As a growing number of businesses begin to examine their policies, some major companies and industries have drawn attention to their attempts to prevent sexual abuses and make it easier to fight back when they occur.
In December, Microsoft said it was getting rid of the arbitration clause in sexual harassment and gender discrimination cases for the fewer than 1 percent of its 125,000 employees who had such provisions in their employment agreements.
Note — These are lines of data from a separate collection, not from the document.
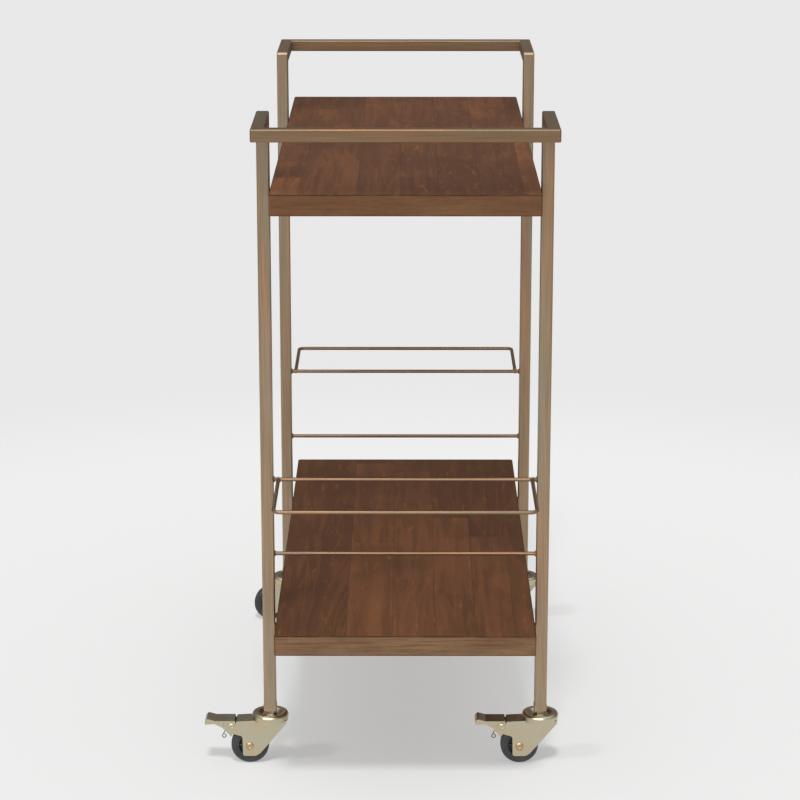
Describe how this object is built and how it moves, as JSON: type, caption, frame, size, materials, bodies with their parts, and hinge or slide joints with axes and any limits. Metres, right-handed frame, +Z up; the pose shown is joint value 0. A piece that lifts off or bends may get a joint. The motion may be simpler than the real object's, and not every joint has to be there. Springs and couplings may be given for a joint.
{
  "type": "bar cart",
  "caption": "Rolling serving cart with two wooden shelves in a square-tube metal frame, a push handle and guard rod at each end, on four swivel casters.",
  "frame": {"origin": "on the floor, midway between the four legs", "axes": "+Z up, +Y along the cart from its front handle to its rear handle, +X across it to the right"},
  "size_m": [0.4649, 0.845, 0.864],
  "materials": {
    "bronze_frame": "satin antique bronze finish on square steel tube",
    "walnut": "dark walnut stain with a satin lacquer",
    "zinc": "bright zinc plating",
    "yellow_zinc": "yellow passivated zinc",
    "steel": "plain bright steel",
    "tyre_rubber": "satin black",
    "hub_plastic": "moulded black"
  },
  "bodies": {
    "frame": {"front_left_leg": "bronze_frame", "front_right_leg": "bronze_frame", "front_handle": "bronze_frame", "front_upper_rail": "bronze_frame", "front_lower_rail": "bronze_frame", "front_upper_rod": "bronze_frame", "front_lower_rod": "bronze_frame", "front_guard_rod": "bronze_frame", "rear_left_leg": "bronze_frame", "rear_right_leg": "bronze_frame", "rear_handle": "bronze_frame", "rear_upper_rail": "bronze_frame", "rear_lower_rail": "bronze_frame", "rear_upper_rod": "bronze_frame", "rear_lower_rod": "bronze_frame", "rear_guard_rod": "bronze_frame", "upper_shelf": "walnut", "lower_shelf": "walnut", "shelf_screws": "steel", "leg_inserts": "bronze_frame", "caster_stems": "steel", "stem_nuts": "steel", "front_left_race_dish": "zinc", "front_right_race_dish": "zinc", "rear_left_race_dish": "zinc", "rear_right_race_dish": "zinc"},
    "front_left_swivel": {"front_left_bearing_balls": "steel", "front_left_fork": "zinc", "front_left_axle_rivet": "yellow_zinc", "front_left_brake_pivot_pin": "zinc", "front_left_brake_spring": "steel"},
    "front_left_wheel": {"front_left_tyre": "tyre_rubber", "front_left_wheel_hub": "hub_plastic"},
    "front_left_pedal": {"front_left_brake_pedal": "zinc"},
    "front_right_swivel": {"front_right_bearing_balls": "steel", "front_right_fork": "zinc", "front_right_axle_rivet": "yellow_zinc", "front_right_brake_pivot_pin": "zinc", "front_right_brake_spring": "steel"},
    "front_right_wheel": {"front_right_tyre": "tyre_rubber", "front_right_wheel_hub": "hub_plastic"},
    "front_right_pedal": {"front_right_brake_pedal": "zinc"},
    "rear_left_swivel": {"rear_left_bearing_balls": "steel", "rear_left_fork": "zinc", "rear_left_axle_rivet": "yellow_zinc"},
    "rear_left_wheel": {"rear_left_tyre": "tyre_rubber", "rear_left_wheel_hub": "hub_plastic"},
    "rear_right_swivel": {"rear_right_bearing_balls": "steel", "rear_right_fork": "zinc", "rear_right_axle_rivet": "yellow_zinc"},
    "rear_right_wheel": {"rear_right_tyre": "tyre_rubber", "rear_right_wheel_hub": "hub_plastic"}
  },
  "joints": [
    {"name": "front_left_swivel_turn", "type": "hinge", "parent": "frame", "child": "front_left_swivel", "pos_m": [-0.1775, -0.279, 0.06], "axis": [0, 0, 1], "continuous": true},
    {"name": "front_left_wheel_spin", "type": "hinge", "parent": "front_left_swivel", "child": "front_left_wheel", "pos_m": [-0.2045, -0.279, 0.025], "axis": [0, 1, 0], "continuous": true},
    {"name": "front_left_brake_press", "type": "hinge", "parent": "front_left_swivel", "child": "front_left_pedal", "pos_m": [-0.2278, -0.279, 0.0525], "axis": [0, -1, 0], "range_deg": [0, 12]},
    {"name": "front_right_swivel_turn", "type": "hinge", "parent": "frame", "child": "front_right_swivel", "pos_m": [0.1775, -0.279, 0.06], "axis": [0, 0, 1], "continuous": true},
    {"name": "front_right_wheel_spin", "type": "hinge", "parent": "front_right_swivel", "child": "front_right_wheel", "pos_m": [0.1505, -0.279, 0.025], "axis": [0, 1, 0], "continuous": true},
    {"name": "front_right_brake_press", "type": "hinge", "parent": "front_right_swivel", "child": "front_right_pedal", "pos_m": [0.1272, -0.279, 0.0525], "axis": [0, -1, 0], "range_deg": [0, 12]},
    {"name": "rear_left_swivel_turn", "type": "hinge", "parent": "frame", "child": "rear_left_swivel", "pos_m": [-0.1775, 0.279, 0.06], "axis": [0, 0, 1], "continuous": true},
    {"name": "rear_left_wheel_spin", "type": "hinge", "parent": "rear_left_swivel", "child": "rear_left_wheel", "pos_m": [-0.2045, 0.279, 0.025], "axis": [0, 1, 0], "continuous": true},
    {"name": "rear_right_swivel_turn", "type": "hinge", "parent": "frame", "child": "rear_right_swivel", "pos_m": [0.1775, 0.279, 0.06], "axis": [0, 0, 1], "continuous": true},
    {"name": "rear_right_wheel_spin", "type": "hinge", "parent": "rear_right_swivel", "child": "rear_right_wheel", "pos_m": [0.1505, 0.279, 0.025], "axis": [0, 1, 0], "continuous": true}
  ]
}
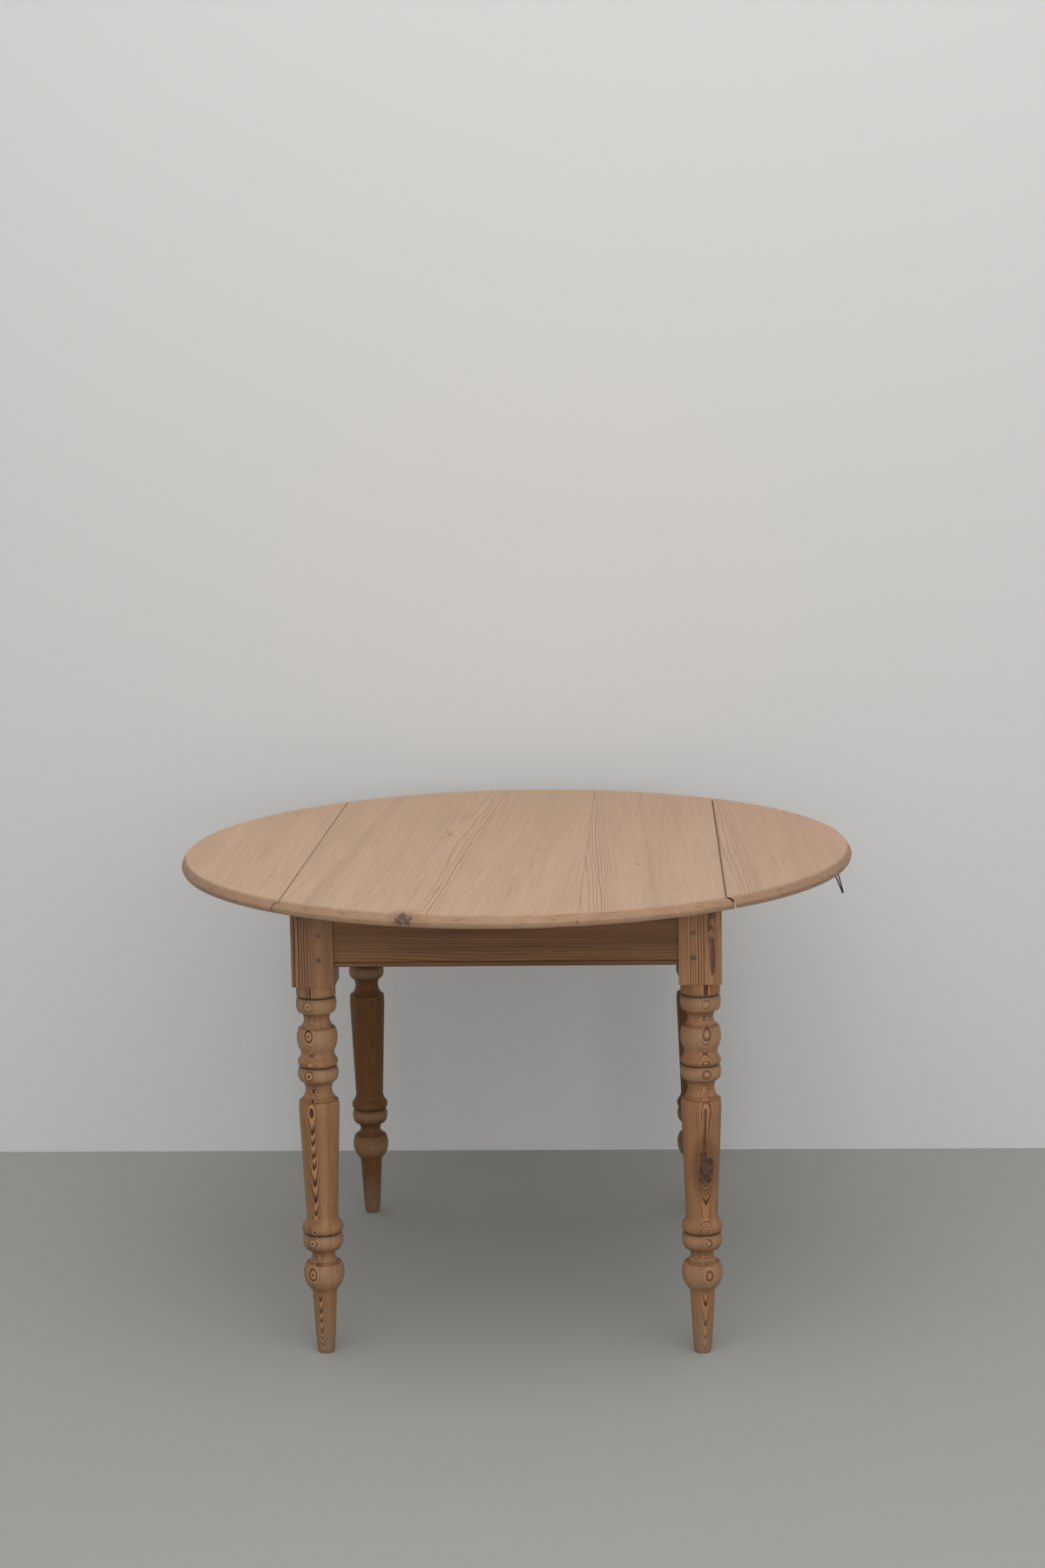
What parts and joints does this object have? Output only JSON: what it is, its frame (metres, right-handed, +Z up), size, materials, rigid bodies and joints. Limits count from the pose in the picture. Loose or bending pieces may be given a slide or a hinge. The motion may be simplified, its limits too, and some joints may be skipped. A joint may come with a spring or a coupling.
{
  "type": "drop leaf table",
  "caption": "Oval pine table with turned legs and a hinged drop leaf on each long side, held level by pull-out bearers.",
  "frame": {"origin": "on the floor, under the middle of the top", "axes": "+Z up, +Y along the boards towards the back, +X across the leaves to the right"},
  "size_m": [1.11, 1.1959, 0.75],
  "materials": {
    "bare_pine": "scrubbed, bare and matt",
    "waxed_pine": "old, worn satin",
    "inner_pine": "unfinished",
    "peg_wood": "dark end grain",
    "old_iron": "dull, lightly rusted",
    "dark_wire": "dark drawn wire"
  },
  "bodies": {
    "frame": {"apron_back": "waxed_pine", "apron_front": "waxed_pine", "apron_left": "waxed_pine", "apron_right": "waxed_pine", "bearer_rail": "inner_pine", "corner_block_back_left": "inner_pine", "corner_block_back_right": "inner_pine", "corner_block_front_left": "inner_pine", "corner_block_front_right": "inner_pine", "glue_block_back_left": "inner_pine", "glue_block_back_right": "inner_pine", "glue_block_front_left": "inner_pine", "glue_block_front_right": "inner_pine", "hinge_pin_left_back": "old_iron", "hinge_pin_left_front": "old_iron", "hinge_pin_right_back": "old_iron", "hinge_pin_right_front": "old_iron", "hinge_top_plate_left_back": "old_iron", "hinge_top_plate_left_front": "old_iron", "hinge_top_plate_right_back": "old_iron", "hinge_top_plate_right_front": "old_iron", "hinge_top_screws": "old_iron", "leg_back_left": "waxed_pine", "leg_back_right": "waxed_pine", "leg_front_left": "waxed_pine", "leg_front_right": "waxed_pine", "tenon_pegs_back_left": "peg_wood", "tenon_pegs_back_right": "peg_wood", "tenon_pegs_front_left": "peg_wood", "tenon_pegs_front_right": "peg_wood", "top_board_left": "bare_pine", "top_board_right": "bare_pine", "top_screws": "old_iron"},
    "leaf_left": {"hinge_leaf_plate_left_back": "old_iron", "hinge_leaf_plate_left_front": "old_iron", "hinge_leaf_screws_left": "old_iron", "leaf_left": "bare_pine"},
    "leaf_right": {"hinge_leaf_plate_right_back": "old_iron", "hinge_leaf_plate_right_front": "old_iron", "hinge_leaf_screws_right": "old_iron", "leaf_right": "bare_pine", "pull_staple": "dark_wire"},
    "bearer_left": {"bearer_left": "inner_pine", "bearer_stop_pins_left": "peg_wood"},
    "bearer_right": {"bearer_right": "inner_pine", "bearer_stop_pins_right": "peg_wood"},
    "pull_loop": {"pull_loop": "dark_wire"}
  },
  "joints": [
    {"name": "leaf_left_hinge", "type": "hinge", "parent": "frame", "child": "leaf_left", "pos_m": [-0.335, 0, 0.7325], "axis": [0, -1, 0], "range_deg": [0, 90]},
    {"name": "leaf_right_hinge", "type": "hinge", "parent": "frame", "child": "leaf_right", "pos_m": [0.335, 0, 0.7325], "axis": [0, 1, 0], "range_deg": [0, 90]},
    {"name": "bearer_left_slide", "type": "slide", "parent": "frame", "child": "bearer_left", "axis": [1, 0, 0], "range_m": [-0.17, 0]},
    {"name": "bearer_right_slide", "type": "slide", "parent": "frame", "child": "bearer_right", "axis": [-1, 0, 0], "range_m": [-0.17, 0]},
    {"name": "pull_loop_hinge", "type": "hinge", "parent": "leaf_right", "child": "pull_loop", "pos_m": [0.51977, -0.14257, 0.7284], "axis": [0.3911, 0.9204, 0], "range_deg": [-60, 105]}
  ]
}
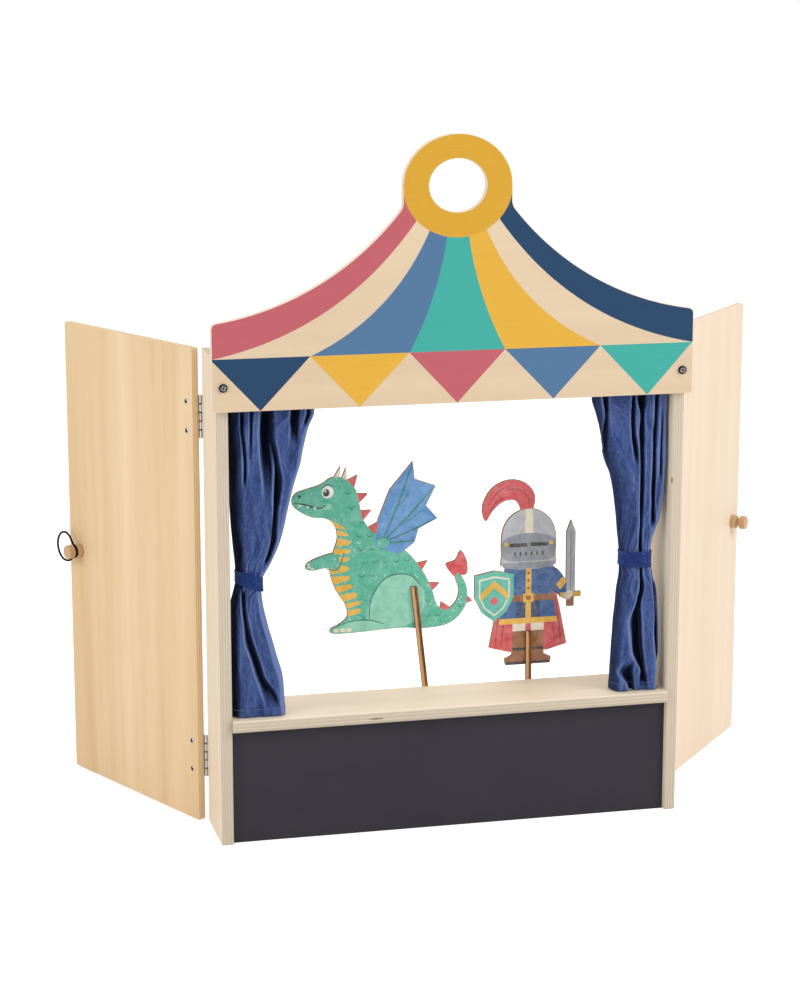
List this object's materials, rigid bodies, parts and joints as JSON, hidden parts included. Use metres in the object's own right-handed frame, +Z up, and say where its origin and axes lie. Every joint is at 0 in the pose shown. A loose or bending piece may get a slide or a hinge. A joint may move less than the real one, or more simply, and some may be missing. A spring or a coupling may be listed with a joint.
{
  "type": "tabletop puppet theatre",
  "caption": "Tabletop puppet theatre: a plywood box with a painted tent pediment, chalkboard front, tied curtains, hinged doors and stick puppets.",
  "frame": {"origin": "on the table, midway along the chalkboard and in the middle of its thickness", "axes": "+X to the audience's right along the stage, +Y from the audience to the back, +Z up"},
  "size_m": [0.7727, 0.3152, 0.707],
  "materials": {
    "plywood": "clear matt varnish over birch faces",
    "pale_wood": "clear matt varnish",
    "chalkboard": "matt blackboard paint",
    "painted_plywood": "satin paint in coloured fields on bare birch",
    "black_screw": "black oxide",
    "hinge_steel": "nickel plated",
    "fixing_steel": "plain",
    "curtain_cloth": "plain woven cotton",
    "tieback_cloth": "plain woven cotton",
    "knob_wood": "turned, clear varnish",
    "elastic": "covered with black thread",
    "dragon_print": "printed in colour on thin plywood",
    "knight_print": "printed in colour on thin plywood",
    "stick_wood": "sawn and sanded"
  },
  "bodies": {
    "box": {"left_side_panel": "plywood", "right_side_panel": "plywood", "stage_shelf": "pale_wood", "shelf_dowels": "pale_wood", "chalkboard": "chalkboard", "pediment_board": "painted_plywood", "pediment_screws": "black_screw", "curtain_rod": "pale_wood", "left_upper_hinge_frame_leaf": "hinge_steel", "left_lower_hinge_frame_leaf": "hinge_steel", "right_upper_hinge_frame_leaf": "hinge_steel", "right_lower_hinge_frame_leaf": "hinge_steel", "left_upper_hinge_pin": "fixing_steel", "left_lower_hinge_pin": "fixing_steel", "right_upper_hinge_pin": "fixing_steel", "right_lower_hinge_pin": "fixing_steel", "left_hinge_screws": "fixing_steel", "right_hinge_screws": "fixing_steel"},
    "left_door_set": {"left_door": "plywood", "left_upper_hinge_door_leaf": "hinge_steel", "left_lower_hinge_door_leaf": "hinge_steel", "left_door_rivets": "fixing_steel", "left_knob": "knob_wood", "left_knob_screw": "fixing_steel", "elastic_loop": "elastic"},
    "right_door_set": {"right_door": "plywood", "right_upper_hinge_door_leaf": "hinge_steel", "right_lower_hinge_door_leaf": "hinge_steel", "right_door_rivets": "fixing_steel", "right_knob": "knob_wood", "right_knob_screw": "fixing_steel"},
    "left_curtain_set": {"left_curtain": "curtain_cloth", "left_tieback": "tieback_cloth"},
    "right_curtain_set": {"right_curtain": "curtain_cloth", "right_tieback": "tieback_cloth"},
    "dragon_puppet": {"dragon_figure": "dragon_print", "dragon_stick": "stick_wood"},
    "knight_puppet": {"knight_figure": "knight_print", "knight_stick": "stick_wood"}
  },
  "joints": [
    {"name": "left_door_hinge", "type": "hinge", "parent": "box", "child": "left_door_set", "pos_m": [-0.2417, 0.0718, 0.247], "axis": [0, 0, 1], "range_deg": [-115, 80]},
    {"name": "right_door_hinge", "type": "hinge", "parent": "box", "child": "right_door_set", "pos_m": [0.2417, 0.0718, 0.247], "axis": [0, 0, -1], "range_deg": [-130, 65]},
    {"name": "left_curtain_slide", "type": "slide", "parent": "box", "child": "left_curtain_set", "axis": [1, 0, 0], "range_m": [0, 0.12]},
    {"name": "right_curtain_slide", "type": "slide", "parent": "box", "child": "right_curtain_set", "axis": [-1, 0, 0], "range_m": [0, 0.12]},
    {"name": "dragon_slide", "type": "slide", "parent": "box", "child": "dragon_puppet", "axis": [-1, 0, 0], "range_m": [0, 0.06]},
    {"name": "knight_slide", "type": "slide", "parent": "box", "child": "knight_puppet", "axis": [1, 0, 0], "range_m": [0, 0.06]}
  ]
}
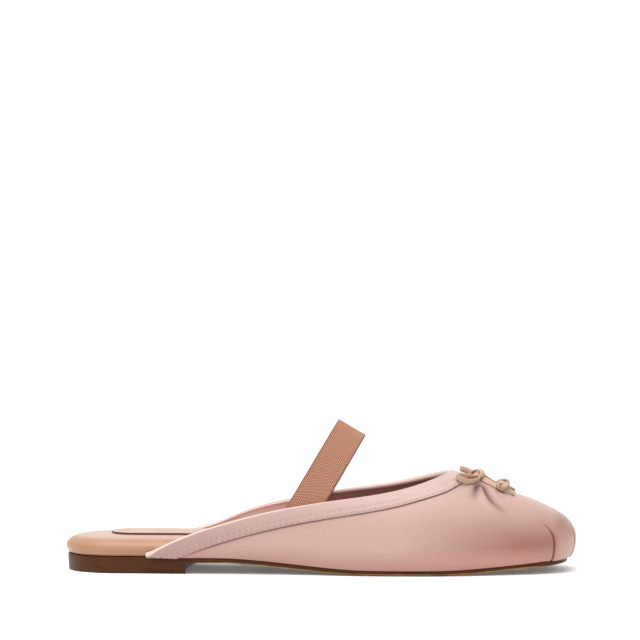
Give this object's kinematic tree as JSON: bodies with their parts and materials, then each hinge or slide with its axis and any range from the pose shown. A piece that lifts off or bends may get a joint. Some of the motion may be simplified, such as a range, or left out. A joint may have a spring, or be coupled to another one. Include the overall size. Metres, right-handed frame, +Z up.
{
  "type": "ballet flat",
  "caption": "Backless ballet flat for the right foot: satin upper with bound topline, elastic instep strap, small lace bow, padded footbed, thin leather outsole and low heel.",
  "frame": {"origin": "middle of the shoe's box on the floor it stands on", "axes": "+X towards the toe, +Y towards the inner (medial) side, +Z up"},
  "size_m": [0.2494, 0.0798, 0.0737],
  "materials": {
    "satin": "dusty pink satin with a soft sheen",
    "binding": "folded satin binding, slightly paler",
    "elastic": "matte terracotta woven elastic",
    "footbed_leather": "smooth tan leather",
    "sock_leather": "smooth pale pink leather",
    "sole_leather": "dark brown leather with a burnished edge",
    "lace_leather": "matte tan leather lace"
  },
  "bodies": {
    "root": {"upper": "satin", "topline_band": "binding", "instep_strap": "elastic", "footbed": "footbed_leather", "sock_lining": "sock_leather", "outsole": "sole_leather", "heel": "sole_leather", "bow_knot": "lace_leather", "bow_loop_lateral": "lace_leather", "bow_loop_medial": "lace_leather", "bow_tail_lateral": "lace_leather", "bow_tail_medial": "lace_leather", "bow_end_knot_lateral": "lace_leather", "bow_end_knot_medial": "lace_leather", "bow_end_lateral": "lace_leather", "bow_end_medial": "lace_leather"}
  },
  "joints": []
}
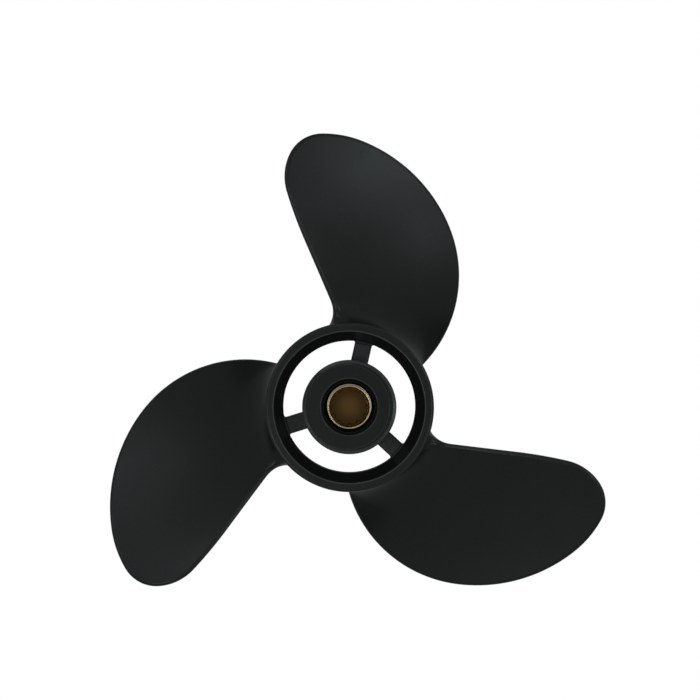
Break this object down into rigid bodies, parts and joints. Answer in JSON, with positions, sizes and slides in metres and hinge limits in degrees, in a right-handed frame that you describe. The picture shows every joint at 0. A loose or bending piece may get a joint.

That same month, Facebook made its anti-sexual-harassment policy public.
And while the hotel industry had begun to take steps to combat harassment before the rise of #MeToo, in September, the American Hotel & Lodging Association and several major companies including Hilton, Marriott and Hyatt announced a pledge to ensure hotel workers throughout the U.S. have safety devices nearby to ward off sexual assault and other crimes by 2020.
“Every industry should be looking at themselves and asking, ‘What more can we do?’ ” says Katherine Lugar, AHLA’s president and CEO.
Businesses are in some ways moving at a faster clip than lawmakers, says Joan Fife, a labor and employment litigator and partner with the firm Winston & Strawn.
“I think that companies have responded much more quickly,” says Fife. “Going forward voluntarily, without waiting for the law to change, that’s how best practices are created.”
The next chapter
Advocates say more resources must be devoted to helping survivors, from psychological counseling to legal assistance.
Those encouraged to share their #MeToo experiences, Burke says, are “going to crisis hotlines, into churches, and those programs need resources.”
But however many roadblocks remain, advocates say, transformation remains possible. “I pray for a time when I’m telling these stories to my granddaughter and she’s rolling her eyes,” says Nina Shaw, a founding partner of Del Shaw Moonves Tanaka Finkelstein & Lezcano and Time’s Up founding member, “because I’m talking about something that is so absolutely foreign to her that she can’t imagine it.”